Sunday, April 6, 2008

What About Grace?

So I was on-line yesterday afternoon, trying to get some stuff together for a project I still don't have done when I discovered the lead singer of a group I like had married a solo artist I have enjoyed in the past. I knew the one person had been married and divorced a few years ago and had made some questionable career choices. And I discovered this person had apparently made some recently, as there was a blog which felt it was its duty to keep a continual reminder up of this person's faux pas.

As I talked with my husband about it later, I said I had the urge to post on this person's web site that he or she is really acting like a Pharisee. I wanted to point out there is only one sin Jesus said was unforgivable (blaspheming the Holy Spirit (Matthew 12: 31-32)), that God forgives and forgets our sins when we genuinely repent, that grace covers a multitude of sins and hey, how big is that plank your eye? But hubby said such a thing would be pointless -- it wouldn't change their minds. Plus it is the goodness of God which brings men to repentance (Romans 2:4), not my sarcastic replies and jabs.
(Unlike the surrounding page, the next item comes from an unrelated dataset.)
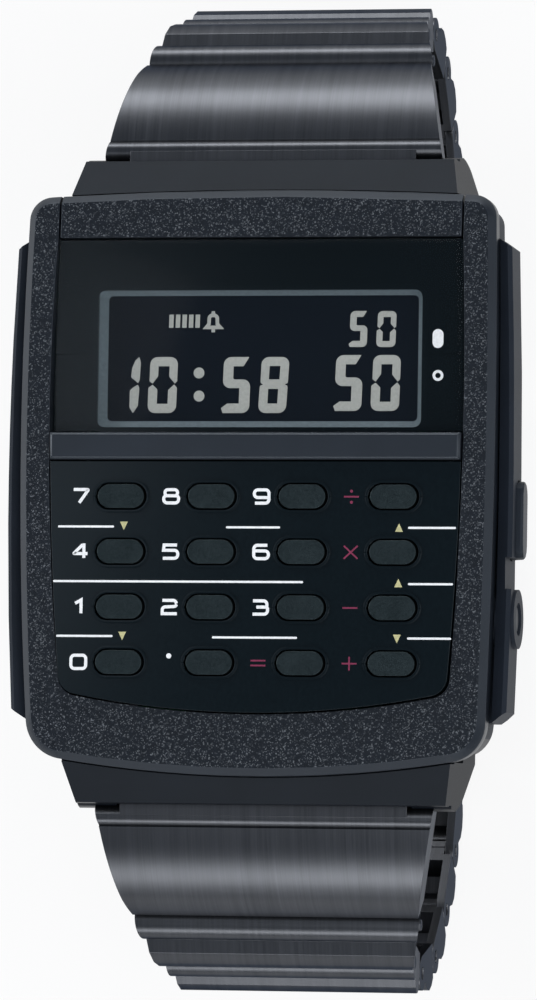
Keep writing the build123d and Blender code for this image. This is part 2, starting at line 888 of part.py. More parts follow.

It's sad, really, how so many of us in the Christian community can judge each other (I'm as guilty as anyone else), finding Scriptures to back up our wrong stances and misconceptions. Sure, look at the person's fruit and see where they're at. Be careful who you associate with and all of that. But then remember what many a person has been taught, Christian and non-Christian, as the Golden Rule: Do unto others as you would have them do unto you. (Mark 12:31, Galatians 6:7).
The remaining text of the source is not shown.